Nothing like that happens in the case of a CNOT gate. To condition subject to a particular ficticious measurement result is a purely subjective act, without any physical basis.
(And composing two CNOT gates gives the identity.)

Was the repetition of the last sentences (which were my words) intended?
I'll reply to this after this is clarified.

Hurkyl said:
Only if you make the metaphysical choice to insist on definite outcomes. Otherwise, both the "quantity measured" and "the value you 'know'" both remain indeterminate (but equal) variables.

I don't understand why you consider definite outcomes a metaphysical choice. It is the most basic observation in any experiment that measurement outcomes are definite, and not a mathematical trick. All trained observers agree (for measurements of non-integer numbers, within a small error margin) on which value was measured, something that any complete interpretation must be able to account for.
 
  • #89
A. Neumaier said:
(I haven't seen Schlosshauers book, which should also be good, given his excellent survey article in Rev.Mod.Phys.76:1267-1305,2004 arXiv:quant-ph/0312059 )

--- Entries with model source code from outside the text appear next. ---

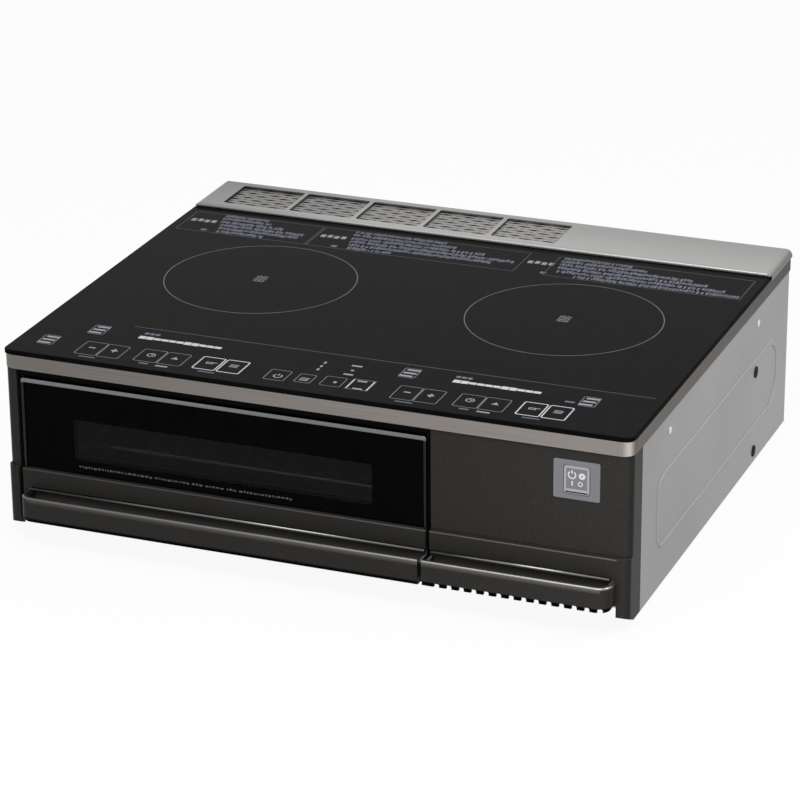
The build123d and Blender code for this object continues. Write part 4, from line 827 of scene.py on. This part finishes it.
def exhaust_insert():
    """A border, wavy strands along it, and short ties between neighbouring strands."""
    low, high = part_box("exhaust_mesh")
    bm = bmesh.new()
    top, bottom = high.z - INSERT_MARGIN, low.z + INSERT_MARGIN
    middle, border = (top + bottom) / 2, INSERT_BORDER
    for y in (low.y + border / 2, high.y - border / 2):
        rod(bm, (low.x, y, middle), (high.x, y, middle), border, top - bottom)
    for x in (low.x + border / 2, high.x - border / 2):
        rod(bm, (x, low.y, middle), (x, high.y, middle), border, top - bottom)

    pitch = (high.y - low.y) / STRAND_ROWS
    count = int((high.x - low.x) / STRAND_STEP)
    strand_z = low.z + STRAND_LIFT
    columns = [low.x + (high.x - low.x) * index / count for index in range(count + 1)]
    for row in range(STRAND_ROWS + 1):
        turn = math.pi if row % 2 else 0
        previous = None
        for index, x in enumerate(columns):
            swing = WAVE * math.sin(2 * math.pi * index / WAVE_POINTS + turn)
            y = min(max(low.y + pitch * row + swing, low.y + STRAND_HALF), high.y - STRAND_HALF)
            pair = [bm.verts.new((x, y + side, strand_z)) for side in (-STRAND_HALF, STRAND_HALF)]
            if previous:
                bm.faces.new((previous[0], pair[0], pair[1], previous[1]))
            previous = pair
    tie_z = strand_z - TIE_DROP
    for row in range(STRAND_ROWS):
        start, end = low.y + pitch * row, low.y + pitch * (row + 1)
        for x in columns[1 + 2 * (row % 2):count:WAVE_POINTS]:
            rod(bm, (x, start, tie_z), (x, end, tie_z), TIE_WIDTH, TIE_HEIGHT)
    weave = riding(dressed("exhaust_weave", bm, looks["mesh"]), "exhaust_cover_body")
    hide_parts("exhaust_mesh")


exhaust_insert()

# Floor, background and lamps
FLOOR_HALF, FLOOR_TONE = 8, (0.86, 0.86, 0.86)
FLOOR_GLOW = 0.93  # how much of the floor glows evenly, so that its shadow is light
SOFT_LIGHT, SEEN_LIGHT = 0.5, 1.0  # the background's strength as a lamp, and as it is seen


def make_floor():
    """A plain pale floor."""
    look = Look("floor")
    look.shade({
        "Base Color": look.toned(look.noise(30), FLOOR_TONE, 0.005),
        "Roughness": 0.9,
        "Specular IOR Level": 0.0,
    })
    glow = look.add("Emission", {"Strength": 1.0})
    share = look.math("MULTIPLY", look.seen_ray(), FLOOR_GLOW)
    look.surface(look.mix_shaders(share, look.shader, glow))
    bm = bmesh.new()
    bmesh.ops.create_grid(bm, x_segments=2, y_segments=2, size=FLOOR_HALF)
    floor = dressed("floor", bm, look)


def make_world():
    """A white background that lights softly."""
    world = bpy.data.worlds.new("studio")
    bpy.context.scene.world = world
    world.use_nodes = True
    tree = Tree(world.node_tree)
    soft = tree.give(tree.nodes["Background"], {"Color": WHITE, "Strength": SOFT_LIGHT})
    seen = tree.add("Background", {"Color": WHITE, "Strength": SEEN_LIGHT})
    mixed = tree.mix_shaders(tree.seen_ray(), soft, seen)
    tree.links.new(mixed.outputs[0], tree.nodes["World Output"].inputs["Surface"])


def soft_box(name, place, aim, size, power):
    """A rectangular lamp at a place, aimed at a point."""
    data = bpy.data.lights.new(name, "AREA")
    data.shape = "RECTANGLE"
    data.size, data.size_y = size
    data.energy = power
    lamp = added(name, data)
    lamp.location = place
    lamp.rotation_mode = "QUATERNION"
    lamp.rotation_quaternion = (Vector(aim) - Vector(place)).to_track_quat("-Z", "Y")


make_floor()
make_world()
soft_box("key_light", (0.25, -0.86, 1.43), (0.05, -0.1, 0.1), (1.2, 0.9), 14)
soft_box("side_light", (1.5, 0.2, 1.9), (0.3, 0, 0.1), (0.5, 0.5), 12)

bpy.context.scene.view_settings.view_transform = "Standard"
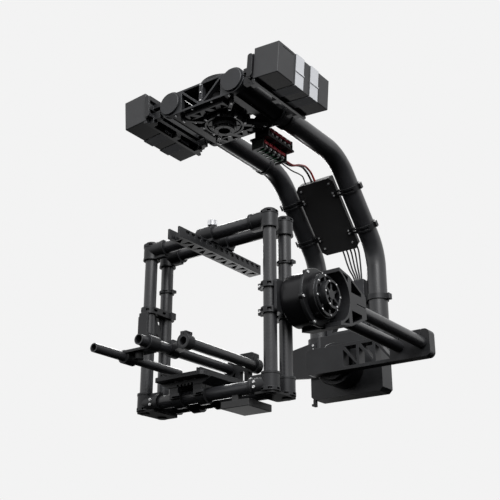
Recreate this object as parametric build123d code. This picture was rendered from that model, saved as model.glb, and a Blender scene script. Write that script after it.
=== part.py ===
from build123d import *
import math
import os

# A large three-axis camera stabilizer that hangs from its top mount.
# Millimetres, +Z up, camera looks along -Y, +X to the camera's right as seen from behind it.
# Origin: centre of the top mount's upper face, on the pan axis.
# Pan turns about Z, roll about Y and tilt about X; roll and tilt cross at GIMBAL_Z.

# ---- driving dimensions -------------------------------------------------
GIMBAL_Z = -627.0          # height where the three axes meet

# top mount and pan drive
MOUNT_R = 64.0
MOUNT_T = 14.0
MOUNT_BORE_R = 15.0
MOUNT_PCD = 100.0
MOUNT_HOLE_R = 3.3
SHAFT_R = 22.0
RUN_CLEAR = 0.05           # radial running clearance of shafts
PAN_CAN_GAP = 4.0          # between the pan motor and the arms
PLATE_T = 5.5              # upper and lower hub plates
CHORD_DROP = 6.0           # the bulkheads are this much lower between their sockets
HUB_ARM_GAP = 1.3          # between the upper hub plate and the arms
HUB_RING_R = 50.0
HUB_BOSS_R = 31.0
HUB_RIB_ANGLES = (43.0, 137.0, 223.0, 317.0)
HUB_RIB_REACH = 110.0
HUB_RIB_W = 10.0
HUB_RIB_H = 10.0
LEDGE_HALF = 60.0
LEDGE_W = 24.0
LEDGE_T = 8.0
LEDGE_BAYS = 5

# carbon arms
ARM_OD = 56.0
ARM_WALL = 3.0
ARM_HALF_SPAN = 98.0
ARM_TOP_Z = -66.0
ARM_FRONT_Y = -98.0
ARM_BEND_Y = 388.0         # where the top run would meet the sloping run
ARM_REAR_Y = 590.0         # upright run
ARM_LOW_BEND_Z = -290.0
ARM_END_Z = -560.0
ARM_BEND_R = 135.0

# bulkheads
BULKHEAD_T = 14.0
BULKHEAD_RIM = 6.0
TRUSS_RIB = 5.0

# batteries
BATTERY_W = 71.6
BATTERY_L = 222.0
BATTERY_H = 82.5
BATTERY_X = 206.6
BATTERY_Z = -56.0
BATTERY_DROOP = 4.4        # degrees, outer side down
RECESS_D = 1.5             # shallow recesses in the outer face, beside the straps
RECESS_FROM = (-48.0, -3.0, 61.0)
RECESS_TO = (-39.0, 25.0, 66.0)
TRAY_T = 14.0
TRAY_H = 62.0
TRAY_END_T = 5.0
STRAP_T = 1.2
STRAP_W = 34.0
STRAP_Y = (-21.0, 43.0)

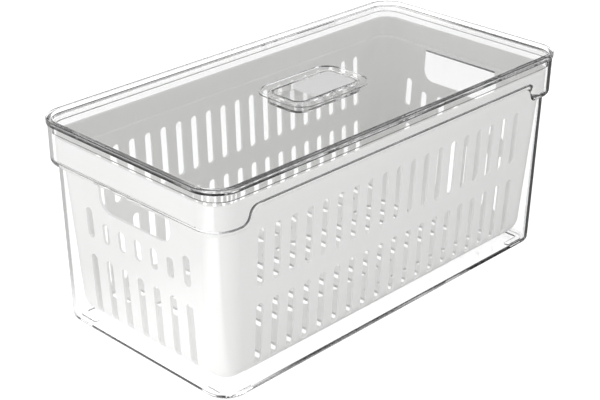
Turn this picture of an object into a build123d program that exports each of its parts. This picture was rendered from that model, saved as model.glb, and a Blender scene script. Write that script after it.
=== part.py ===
from build123d import *
from math import radians, tan
import os

# A clear refrigerator bin with a lift-out drain basket, a lift-off lid and a rocking air vent.
# Millimetres. X runs along the length, Y across the width and Z up. The origin is the middle of
# the footprint, on the surface that the bin stands on.

# The lid's plan and the bin's height, which the rest follows
lid_length = 320.0
lid_width = 158.4
bin_height = 135.45

# Air between two faces of which one rests on the other
seat_gap = 0.15

# Outer bin
foot_height = 1.0
base_corner = 15.6
base_edge = 3.0
bin_floor = 2.2
bin_wall = 2.0
bin_inside_edge = 2.0
bin_rim_round = 0.5
bin_end_draft = 1.6
bin_side_draft = 0.45

# The wider band round the mouth of the bin. Its lower edge steps up along each long side.
band_end_height = 27.15
band_side_height = 16.65
band_end_step = 4.8
band_side_step = 2.25
band_corner = 17.0
band_draft = 0.7
shoulder_edge = 4.2
ledge_thickness = 3.0
ledge_inside_edge = 1.8
jog_from_end = 30.1
jog_slant = 3.0
jog_radius = 6.5

# Corner feet: an L at each corner of the floor
foot_inset_end = 7.5
foot_inset_side = 6.0
foot_width = 3.8
foot_arm = 18.5
foot_corner = 6.0
foot_end_round = 1.3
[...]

After reading the reviews posted at the author's home page http://www.nbi.dk/~schlossh/ , I am less optimistic about his book. All four reviews highly recommend the book as a source to learn about decoherence; two reviews are wholly favorable. But the review by Zeilinger (in Nature) explains why the arguments given there against the Copenhagen interpretation are not convincing, and that by Landsman (in Stud. Hist. Phil. Mod. Phys.) emphasizes conceptual shortcomings, and refers (among others) to http://plato.stanford.edu/archives/win2004/entries/qm-decoherence for a more balanced discussion of the merits of decoherence.
 
Last edited by a moderator:
  • #90
My main complaint is that it's too wordy, and not mathematical enough. But I think it's still a good (possibly the best) place to start. (I haven't read the whole book, so I wasn't even aware that he argues against Copenhagen).